Consent and Sourcing
Building directives from a community's own first-hand material is safer than inventing them, but sourcing still carries an obligation. Material people post publicly was not necessarily offered as training fuel for a brand's marketing voice. Treat the sourcing as a place where judgment is required, favoring patterns of communication over the specific words of identifiable individuals, so the cultural layer reflects how a group communicates rather than appropriating any one person's voice.
Frequently Asked Questions
What is the single most damaging risk?
Stereotype amplification. Generic output is merely flat, but a caricature is actively insulting because the audience can tell someone tried to imitate them and failed. It is the failure most likely to cause real reputational harm.
Why is fluent output a risk rather than a benefit?
Because fluency hides error. Culturally tuned output sounds confident and authoritative even when it is subtly wrong, which tempts teams to skip verification. The polish that makes it valuable is the same quality that makes unchecked mistakes slip through.
Who should own the cultural directives?
A named person or team, with a review cadence and an approval record. The most common governance gap is that the most sensitive artifact, a judgment about a group, lives in scattered prompt text with no owner and no review.
How is risk different at scale than for a single prompt?
A reusable cultural layer propagates any flaw to every output that uses it. The efficiency of reuse is also a multiplier on harm, so changes to shared directives deserve the caution of a change that touches every customer.
Can better models remove these risks?
No. Better models reduce surface errors but do not decide which cultural choice your audience prefers or catch a stereotype baked into your directives. The risks live in the judgment you encode, which remains your responsibility.
When does cultural tuning become appropriation?
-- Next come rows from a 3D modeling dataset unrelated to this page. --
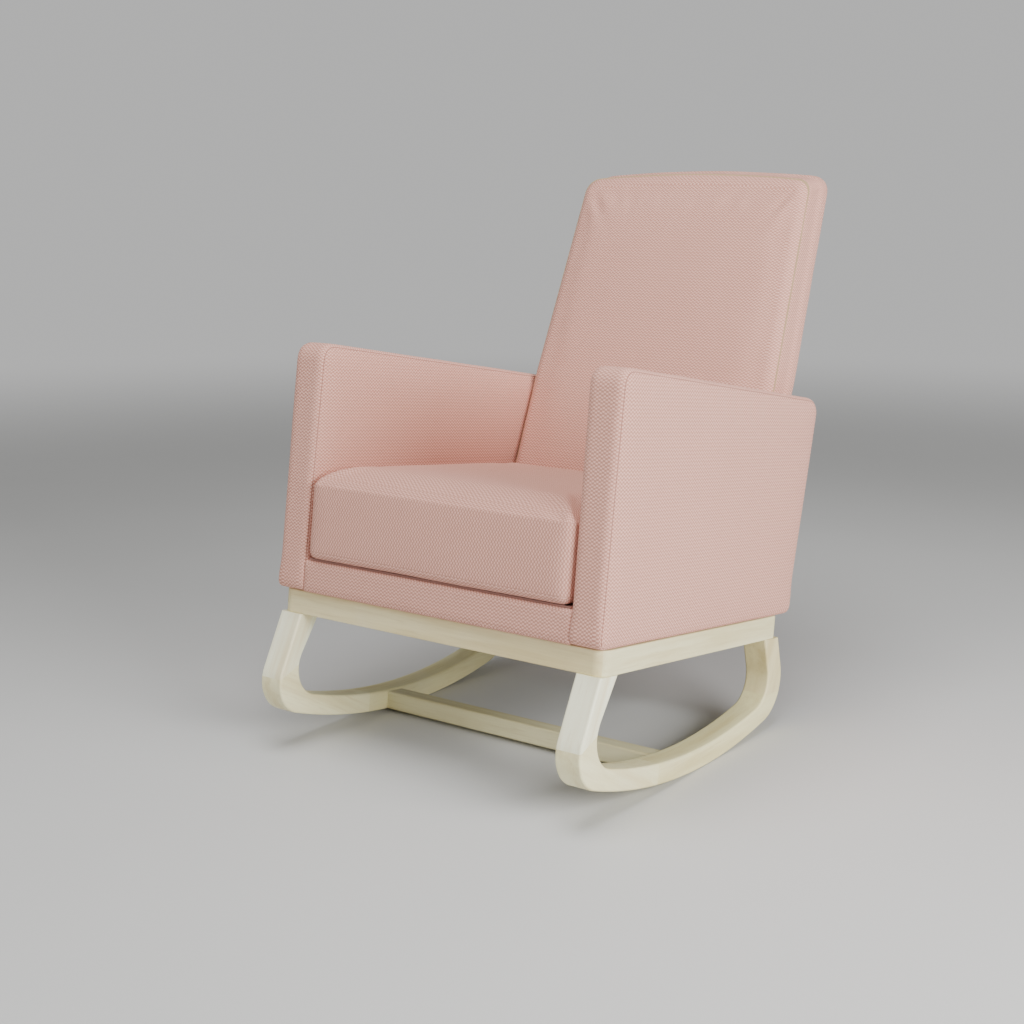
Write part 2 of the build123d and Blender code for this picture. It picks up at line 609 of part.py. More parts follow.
def cushion_side(inset):
    """Side view of the cushion up to the top of its crown, moved in by inset."""
    with BuildSketch() as area:
        Polygon(
            (CUSHION_FRONT, CUSHION_BOTTOM),
            (CUSHION_REAR_LOW, CUSHION_BOTTOM),
            (CUSHION_REAR_CROWN, CUSHION_TOP + CUSHION_CROWN),
            (CUSHION_FRONT, CUSHION_TOP + CUSHION_CROWN),
            align=None,
        )
        if inset:
            offset(amount=-inset, mode=Mode.REPLACE)
    return area.sketch


CUSHION_SIDE = cushion_side(0)
CUSHION_LINING = cushion_side(COVER)
CUSHION_CORE = cushion_side(COVER + 0.3)
with BuildPart(SEAT) as cushion:
    with BuildSketch(side(-half)):
        add(CUSHION_SIDE)
    extrude(amount=CUSHION_WIDTH)
    upright_edges = cushion.edges().sort_by(SortBy.LENGTH)[:4]
    fillet(upright_edges, CUSHION_CORNER)
    with Locations((0, CUSHION_MIDDLE, CUSHION_TOP + CUSHION_CROWN - CROWN_RADIUS)):
        Sphere(CROWN_RADIUS, mode=Mode.INTERSECT)

PANEL_LEVELS = {
    "cushion_bottom_panel": (CUSHION_BOTTOM - 1, CUSHION_BOTTOM + COVER),
    "cushion_boxing": (CUSHION_BOTTOM + COVER, CUSHION_TOP - COVER),
    "cushion_top_panel": (CUSHION_TOP - COVER, CUSHION_TOP + 2 * CUSHION_CROWN),
}
ZIP_LENGTH = 460.0
ZIP_GROOVE = (24.0, 6.0)
ZIP_MIDDLE = (CUSHION_BOTTOM + CUSHION_TOP) / 2
ZIP_PLANE = Plane(
    origin=SEAT.from_local_coords((0, (CUSHION_REAR_LOW + CUSHION_REAR_TOP) / 2, ZIP_MIDDLE)),
    x_dir=(-1, 0, 0),
    z_dir=BACK_FORWARD * -1,
)
for panel_name, (low, high) in PANEL_LEVELS.items():
    with BuildPart() as panel:
        add(cushion.part)
        with BuildSketch(level(low)):
            Rectangle(2 * CUSHION_WIDTH, 4 * PLINTH_DEPTH)
        extrude(amount=high - low, mode=Mode.INTERSECT)
        if panel_name == "cushion_boxing":
            with BuildSketch(side(-half + COVER)):
                add(CUSHION_LINING)
            extrude(amount=CUSHION_WIDTH - 2 * COVER, mode=Mode.SUBTRACT)
            with BuildSketch(ZIP_PLANE.offset(2)):
                Rectangle(ZIP_LENGTH, ZIP_GROOVE[0])
            extrude(amount=-ZIP_GROOVE[1] - 2, mode=Mode.SUBTRACT)
    finish(panel, panel_name)

with BuildPart() as cushion_core:
    with BuildSketch(side(-half + COVER + 0.3)):
        add(CUSHION_CORE)
    extrude(amount=CUSHION_WIDTH - 2 * COVER - 0.6)
    with BuildSketch(level(CUSHION_BOTTOM + COVER)):
        Rectangle(2 * CUSHION_WIDTH, 4 * PLINTH_DEPTH)
    extrude(amount=CUSHION_TOP - CUSHION_BOTTOM - 2 * COVER, mode=Mode.INTERSECT)
finish(cushion_core, "cushion_foam_core")

CHAIN_WIDTH = 5.0
with BuildPart() as zip_tape:
    with BuildSketch(ZIP_PLANE.offset(-ZIP_GROOVE[1])):
        Rectangle(ZIP_LENGTH, ZIP_GROOVE[0])
    extrude(amount=1.2)
    with BuildSketch(ZIP_PLANE.offset(-ZIP_GROOVE[1] + 1.2)):
        Rectangle(ZIP_LENGTH - 10, CHAIN_WIDTH)
    extrude(amount=1.2)
finish(zip_tape, "zip_tape")

SLIDER_X = 215.0
SLIDER = (11.0, 10.0, 1.6)
PULL = (6.0, 9.5, 0.9)
with BuildPart(ZIP_PLANE.offset(-ZIP_GROOVE[1] + 2.7)) as zip_slider:
    with Locations((SLIDER_X, 0, 0)):
        Box(*SLIDER, align=(Align.CENTER, Align.CENTER, Align.MIN))
    fillet(zip_slider.edges().filter_by(Axis(SEAT.origin, ZIP_PLANE.z_dir)), 2)
finish(zip_slider, "zip_slider")

with BuildPart(ZIP_PLANE.offset(-ZIP_GROOVE[1] + 2.7 + SLIDER[2])) as zip_pull:
    with Locations((SLIDER_X, 0, 0)):
        Box(*PULL, align=(Align.CENTER, Align.MAX, Align.MIN))
    with BuildSketch(ZIP_PLANE.offset(-ZIP_GROOVE[1] + 2.7 + SLIDER[2])):
        with Locations((SLIDER_X, -PULL[1] + 3)):
            Circle(1.6)
    extrude(amount=PULL[2], mode=Mode.SUBTRACT)
finish(zip_pull, "zip_pull")
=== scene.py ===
import json
import math

import bmesh
import bpy
import numpy as np
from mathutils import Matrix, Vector
from mathutils.geometry import convex_hull_2d, delaunay_2d_cdt
from mathutils.kdtree import KDTree


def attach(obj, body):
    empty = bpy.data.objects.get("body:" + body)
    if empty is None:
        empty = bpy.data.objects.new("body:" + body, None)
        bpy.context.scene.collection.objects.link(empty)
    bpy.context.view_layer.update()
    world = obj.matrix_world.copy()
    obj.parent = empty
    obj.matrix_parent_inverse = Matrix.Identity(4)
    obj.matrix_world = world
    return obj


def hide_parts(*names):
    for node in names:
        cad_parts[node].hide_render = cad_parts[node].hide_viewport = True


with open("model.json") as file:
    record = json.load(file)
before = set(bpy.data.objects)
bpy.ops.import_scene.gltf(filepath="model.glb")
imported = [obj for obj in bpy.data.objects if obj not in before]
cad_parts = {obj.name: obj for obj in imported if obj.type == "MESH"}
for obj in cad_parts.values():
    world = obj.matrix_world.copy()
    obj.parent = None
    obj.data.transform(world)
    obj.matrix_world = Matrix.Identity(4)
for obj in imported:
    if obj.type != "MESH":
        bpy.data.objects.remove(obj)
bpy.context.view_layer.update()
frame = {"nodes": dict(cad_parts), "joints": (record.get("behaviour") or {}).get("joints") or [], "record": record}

# Upholstered rocking chair. Everything above the floor leans back together, so soft parts are made in
# the seat's own axes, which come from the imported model, and are turned into the row frame at the end.

MM = 0.001
OUTLINE_STEP = 4 * MM       # between points along a pad's outline
BAND_STEP = 5 * MM          # between rings round a pad's edge
CAP_STEP = 9 * MM           # between points on a pad's faces
EDGE_STEPS = 12             # parts in each quarter round of an edge


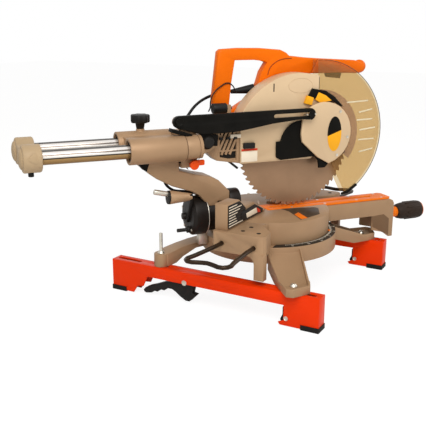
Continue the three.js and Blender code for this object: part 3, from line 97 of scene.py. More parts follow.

When the brand performs membership in a community it has no real connection to, borrowing identity markers and intimate in-group language rather than communicating respectfully. Tune for clarity and relevance, but do not impersonate a group you do not belong to, and let insider reviewers flag the line.
Is sourcing directives from public posts a problem?
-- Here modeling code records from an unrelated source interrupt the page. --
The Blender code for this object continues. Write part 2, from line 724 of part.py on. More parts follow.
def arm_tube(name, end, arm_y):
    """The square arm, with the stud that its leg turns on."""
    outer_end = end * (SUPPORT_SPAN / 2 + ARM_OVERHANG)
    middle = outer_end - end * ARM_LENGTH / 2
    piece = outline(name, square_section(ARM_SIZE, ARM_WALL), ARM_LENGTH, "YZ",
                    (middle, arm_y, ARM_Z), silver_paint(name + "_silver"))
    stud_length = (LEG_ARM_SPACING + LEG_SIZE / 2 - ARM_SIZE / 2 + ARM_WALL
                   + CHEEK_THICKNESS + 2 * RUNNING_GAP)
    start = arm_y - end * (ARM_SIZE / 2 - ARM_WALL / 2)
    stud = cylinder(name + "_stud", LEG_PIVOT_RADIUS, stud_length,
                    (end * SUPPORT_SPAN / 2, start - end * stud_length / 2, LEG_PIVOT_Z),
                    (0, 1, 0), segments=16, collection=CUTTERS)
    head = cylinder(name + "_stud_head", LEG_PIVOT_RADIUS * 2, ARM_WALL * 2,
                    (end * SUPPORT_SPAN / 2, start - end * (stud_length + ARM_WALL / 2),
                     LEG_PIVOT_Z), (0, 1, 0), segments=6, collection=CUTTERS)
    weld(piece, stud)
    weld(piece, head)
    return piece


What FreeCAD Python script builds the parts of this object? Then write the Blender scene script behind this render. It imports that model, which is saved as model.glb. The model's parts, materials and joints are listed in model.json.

It carries an obligation even when the material is public. People did not necessarily post to fuel a brand's marketing voice, so favor patterns of how a group communicates over the specific words of identifiable individuals rather than lifting anyone's voice wholesale.
What is the minimum control to put in place first?
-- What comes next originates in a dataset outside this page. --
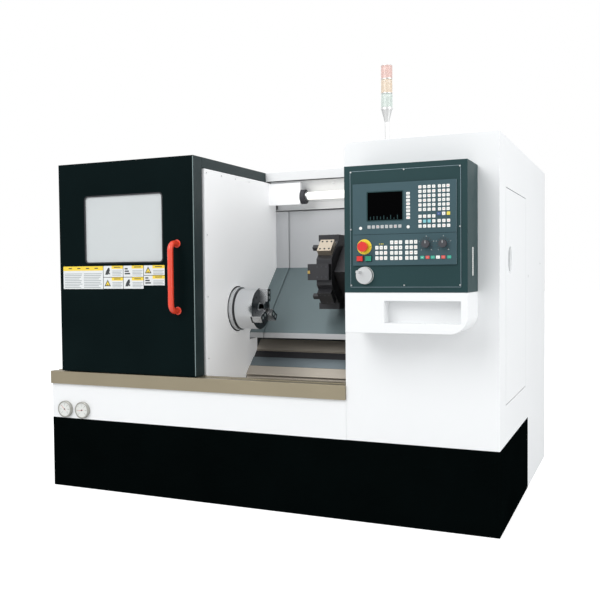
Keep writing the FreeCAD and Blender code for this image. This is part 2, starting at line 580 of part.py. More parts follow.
turret_back, turret_up = on_slope(D.turret_rise, D.turret_proud)
housing = slanted((D.housing_left, D.housing_right), (D.turret_rise - 95, D.turret_rise + 95),
                  (D.slide_top, D.turret_proud + 95))
shaft_bore = rod(D.housing_left - 1, turret_back, turret_up, D.turret_shaft + 0.1, 81)
keep("turret_housing", cut(housing, shaft_bore))

SIDES = 8
half_flat = D.turret_flats / 2
corner_reach = half_flat / math.cos(math.pi / SIDES)
octagon = []
for corner in range(SIDES):
    turn = math.pi / SIDES + corner * 2 * math.pi / SIDES
    octagon.append((corner_reach * math.cos(turn), corner_reach * math.sin(turn)))
disc = outline_body("turret_blank", "YZ_Plane", octagon, D.turret_thick,
                    (D.turret_left, turret_back, turret_up))
disc_right = D.turret_left + D.turret_thick
keep("turret_disc", fuse(disc, rod(disc_right, turret_back, turret_up, D.turret_shaft, 70)))


def station(number, along, width, inner, outer, left, right):
    """A block at one turret station: its width across, and from inner to outer radius."""
    thing = doc.addObject("Part::Feature", f"station_{number}")
    shape = Part.makeBox(right - left, width, outer - inner, FreeCAD.Vector(left, -width / 2, inner))
    thing.Shape = shape
    return place(thing, along, turret_back, turret_up, (1, 0, 0), number * 360 / SIDES)


# boring holders stand on the odd stations with a bar in front, turning holders on the even ones
BORING_LEFT, TURNING_LEFT, HOLDER_RIGHT, BAR_LEFT = 4, -34, 78, -30
seat = half_flat.value + D.holder_gap.value
reach = half_flat.value + D.holder_reach.value
holders = []
for station_number in range(SIDES):
    boring = station_number % 2 == 1
    left = BORING_LEFT if boring else TURNING_LEFT
    holders.append(station(station_number, D.turret_left, D.holder_width.value, seat, reach, left,
                           HOLDER_RIGHT))
    if boring:
        holders.append(station(station_number, D.turret_left, D.bar_width.value, seat + 4,
                               reach - 7, BAR_LEFT, BORING_LEFT - 0.2))
keep("tool_holders", group(*holders))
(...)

A verification bar enforced as a release gate, sourced from insider review for anything high-stakes. That single control catches the largest share of the serious failures before they reach an audience.
Key Takeaways
- The sharpest risk is stereotype amplification, where good intentions produce a caricature that insults the audience more than generic output would.
- Fluent cultural output tempts teams to skip verification; the polish hides subtle errors only an insider would catch.
- The cultural layer concentrates sensitive judgment into a reusable artifact, so it needs a named owner, a review cadence, and an approval record.
- At scale, a single bad directive propagates everywhere, references drift toward dated, and overfit prompts misfire outside their intended audience.
- Watch the line between respectful tuning and appropriation; tune for clarity and relevance without impersonating a community you do not belong to.
- Enforce a stakes-proportional verification bar as a release gate, backed by insider review, as the first and highest-leverage control.